## Set exercise
Copy exactly the block of lines between the one containing "chandelier.add(arm);" and the one containing "points = [vertex.co", inclusive.

[Start Data lines]

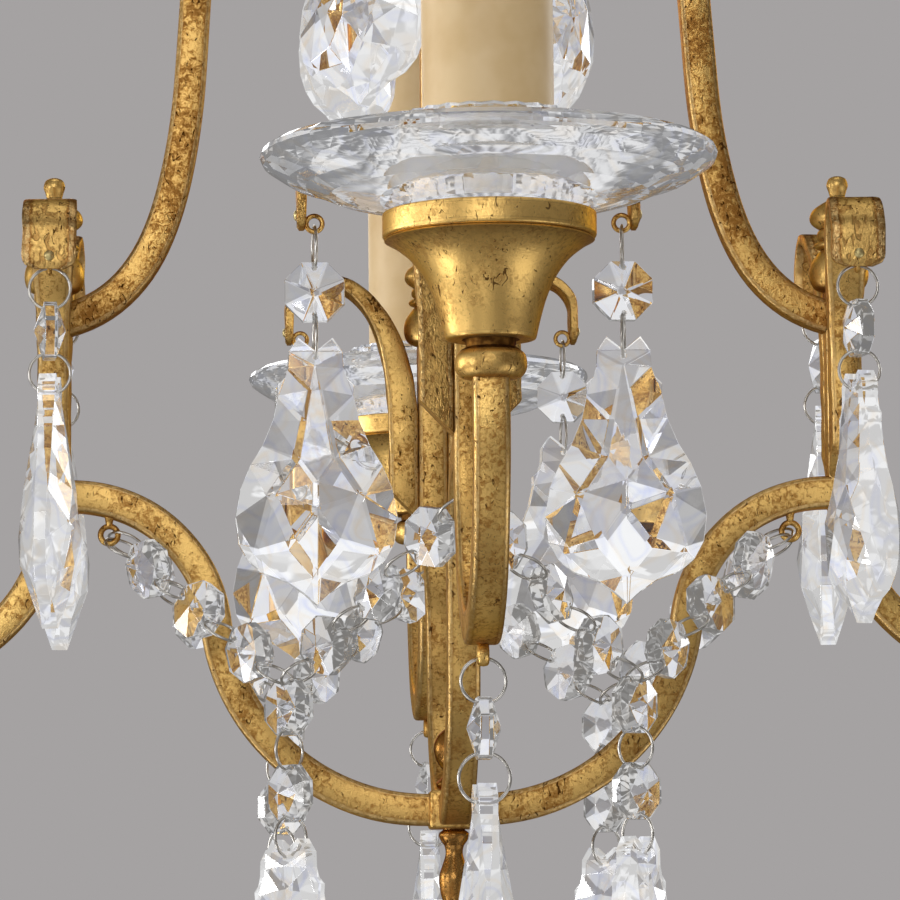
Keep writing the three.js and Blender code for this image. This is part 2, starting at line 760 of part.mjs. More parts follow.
arms.forEach(({ name, degrees, minus, plus, swag }) => {
  const arm = new THREE.Group();
  arm.rotation.z = THREE.MathUtils.degToRad(degrees);
  const drop = { reach: crookEyelet.reach, height: crookEyelet.height - crookEyeletRadius };
  arm.add(
    piece(`post_arm_${name}`, shapes.postArm, gilt),
    piece(`post_finial_${name}`, shapes.postFinial, gilt, postRadius),
    piece(`upper_bar_${name}`, shapes.upperBar, gilt),
    piece(`lower_bar_${name}`, shapes.lowerBar, gilt),
    piece(`candle_cup_${name}`, shapes.cup, gilt),
    piece(`bobeche_${name}`, shapes.bobeche, crystal),
    piece(`candle_sleeve_${name}`, shapes.sleeve, card),
    piece(`lamp_holder_${name}`, shapes.lampHolder, porcelain),
    piece(`crook_drop_${name}_${minus}`, crookString, crystal, postRadius, -drop.reach, drop.height),
    piece(`crook_drop_${name}_${plus}`, crookString, crystal, postRadius, drop.reach, drop.height),
    piece(`arm_drop_${name}`, armString, crystal, armEyelet.radius, 0, armEyelet.height - eyeletRadius),
    swagMesh(`lower_swag_${swag}`, lowerEyelet(), lowerSlackShare, crystalString([ringRadius, ringRadius])),
    swagMesh(`upper_swag_${swag}`, upperEyelet(), upperSlackShare, crystalString([ringRadius])),
  );
  chandelier.add(arm);
});

chandelier.add(
  piece('bottom_hub', bottomHub(), gilt),
  piece('hub_finial', hubFinial(), gilt),
  piece('bottom_finial', bottomFinial(), gilt),
  piece('top_hub', topHub(), gilt),
  piece('hanging_loop', hangingLoop(), brass),
  piece('bottom_drop', armString, crystal, 0, 0, bottomEyeletHeight - eyeletRadius),
);

export default chandelier;
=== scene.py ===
# Four-light cage chandelier in gilded iron, hung with cut crystal.
# Pieces are shaped in millimetres round the bottom hub's centre and then set down in the frame.

from contextlib import contextmanager
from math import asin, atan2, cos, hypot, pi, radians, sin, sqrt

import bmesh
import bpy
from mathutils import Matrix, Vector, noise
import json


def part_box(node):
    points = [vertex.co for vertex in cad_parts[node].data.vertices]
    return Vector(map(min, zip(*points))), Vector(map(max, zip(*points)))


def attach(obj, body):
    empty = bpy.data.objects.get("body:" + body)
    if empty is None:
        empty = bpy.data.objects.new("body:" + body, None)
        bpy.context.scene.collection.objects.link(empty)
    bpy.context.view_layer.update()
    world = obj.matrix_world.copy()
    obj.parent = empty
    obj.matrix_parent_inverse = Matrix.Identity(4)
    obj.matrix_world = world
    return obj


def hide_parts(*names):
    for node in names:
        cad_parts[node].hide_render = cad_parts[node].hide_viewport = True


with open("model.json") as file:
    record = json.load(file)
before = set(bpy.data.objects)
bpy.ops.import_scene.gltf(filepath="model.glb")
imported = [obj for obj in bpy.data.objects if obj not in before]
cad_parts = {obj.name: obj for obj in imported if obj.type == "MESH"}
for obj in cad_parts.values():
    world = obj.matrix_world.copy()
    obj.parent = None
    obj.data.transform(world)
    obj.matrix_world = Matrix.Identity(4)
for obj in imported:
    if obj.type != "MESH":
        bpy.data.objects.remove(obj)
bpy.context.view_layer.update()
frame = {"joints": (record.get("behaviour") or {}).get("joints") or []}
scene = bpy.context.scene
bpy.ops.object.select_all(action="DESELECT")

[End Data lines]

## Solution for this exercise
  chandelier.add(arm);
});

chandelier.add(
  piece('bottom_hub', bottomHub(), gilt),
  piece('hub_finial', hubFinial(), gilt),
  piece('bottom_finial', bottomFinial(), gilt),
  piece('top_hub', topHub(), gilt),
  piece('hanging_loop', hangingLoop(), brass),
  piece('bottom_drop', armString, crystal, 0, 0, bottomEyeletHeight - eyeletRadius),
);

export default chandelier;
=== scene.py ===
# Four-light cage chandelier in gilded iron, hung with cut crystal.
# Pieces are shaped in millimetres round the bottom hub's centre and then set down in the frame.

from contextlib import contextmanager
from math import asin, atan2, cos, hypot, pi, radians, sin, sqrt

import bmesh
import bpy
from mathutils import Matrix, Vector, noise
import json


def part_box(node):
    points = [vertex.co for vertex in cad_parts[node].data.vertices]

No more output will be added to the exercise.